Mental Health, Illness to Recovery


In light of this being Mental Health Awareness Month, I thought I would shed light on the distinction between the two predominant mental health modalities in our society today.  I was classically trained and have served as a licensed professional counselor since 2008 during which time I learned the function of illness and the vocabulary associated with distress and disease.  This is an example of the illness model.  Words like “disability” are used profusely defining the person as less than or short of due to a psychiatric diagnosis.


People would ask me in session, “Will I always be like this?”  The desperation was apparent and understandable in considering the situations and circumstances that had brought them to my office.  I always hated the only answer I felt able to give based on my training and experience as an individual living with bipolar disorder my whole life.  “It is a lifelong thing and most likely includes some level of suffering or interference in your daily life.”


Inside I just couldn't accept that, even though that was how I was trained and what my general experience had been.  I just couldn’t give up.  I couldn’t accept that this was as good as it gets and I just had to deal with it.  I read books on symptom management and wellness, a term I would later fully embrace exchanging it for sickness in many ways.  I stopped focusing on the literature that told me how sick I was and sought out those sources that seemed to instill hope rather than dash it.

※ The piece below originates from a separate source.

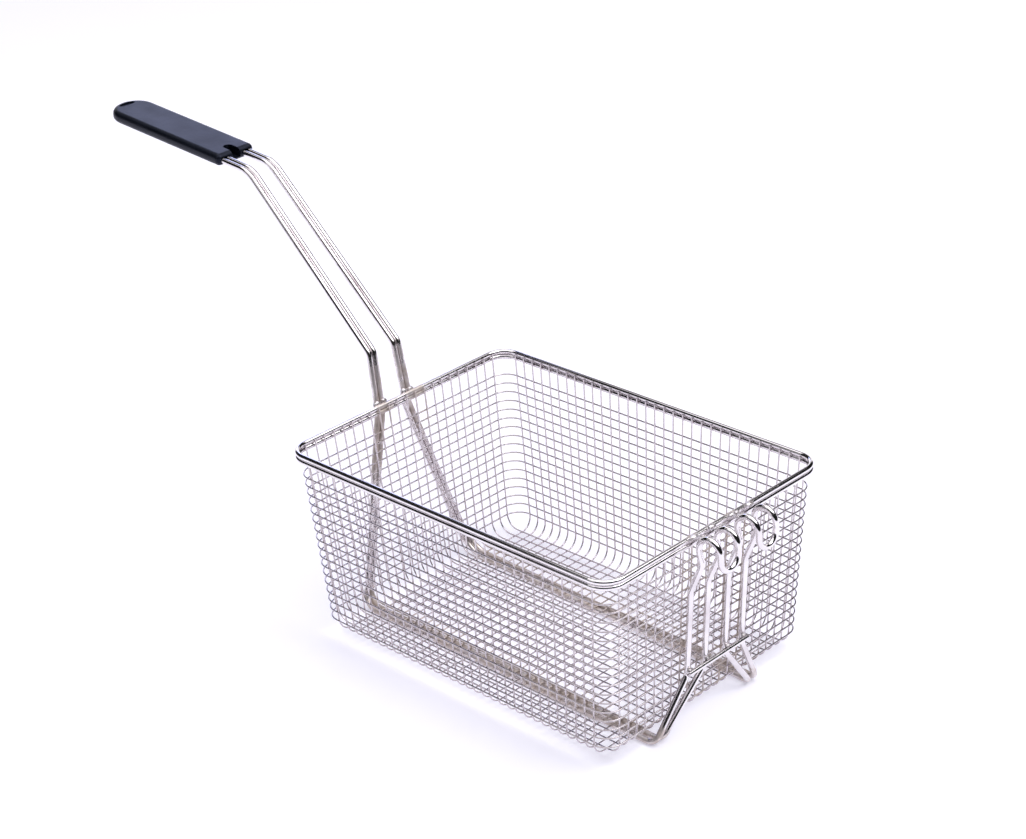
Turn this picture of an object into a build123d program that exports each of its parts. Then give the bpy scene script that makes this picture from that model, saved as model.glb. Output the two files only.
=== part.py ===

I learned how my whole body’s health was the greatest influence on my mind’s health.  I began to see the mind as just another of the body’s organs.  It just happened to be the one on the top.  I started understanding how the thoughts I could control could put me in a better place to deal with the thoughts I seemed to struggle with.  I began to realize that the things and people I surrounded myself with had a great impact on my mental health.  


I started a support group, the first in Wichita Falls of its kind.  As people with mental illness, we were meeting to support others with mental illness by discussing victories, setbacks, tools, and snares.  I brought the constructive aspects of my clinical knowledge from the traditional illness model, but I also started seeing a strength I felt I lost when given the label bipolar.  I began to question the nature of my disability and explore what remained in my realm of possibility.


I discovered a population of people seeking the same thing in the state and around the country.  One of the main words used was “recovery.”  The message:  It is possible.  With the help of these brave souls I started understanding that I was not my illness.  Instead of, “I am bipolar,” I started saying, “I have bipolar disorder.”  Words possess great power.  I became much more conscious of my internal dialogue and how I related to my clients.


Whereas I felt hopeless when asked if this was as good as it can get before, I now felt confident in informing my clients that we were not our labels and we are not disqualified from a happy, fulfilling life on our terms.


The medical/traditional/illness model of mental health is good at saying what’s wrong and what we can’t do.  The recovery model has always been more focused on what we can do and how.  As a clinician, I am not saying we don’t need diagnosis.  That’s how it is billed to insurance and serves as a shorthand for those in the profession when communicating characteristics and categories.


I don’t know if I would still be here though if I hadn’t searched out and discovered the recovery model and its message of hope.  From professionals I got the med’s and an understanding of limitations.  From my peers I received support and encouragement along with a great deal of practical “how to” info.


So be aware this month that there is mental illness in our society, but never forget that that doesn’t mean that one can’t, with dedication and determination, know the joy of a life well lived on one’s own terms just like anyone else.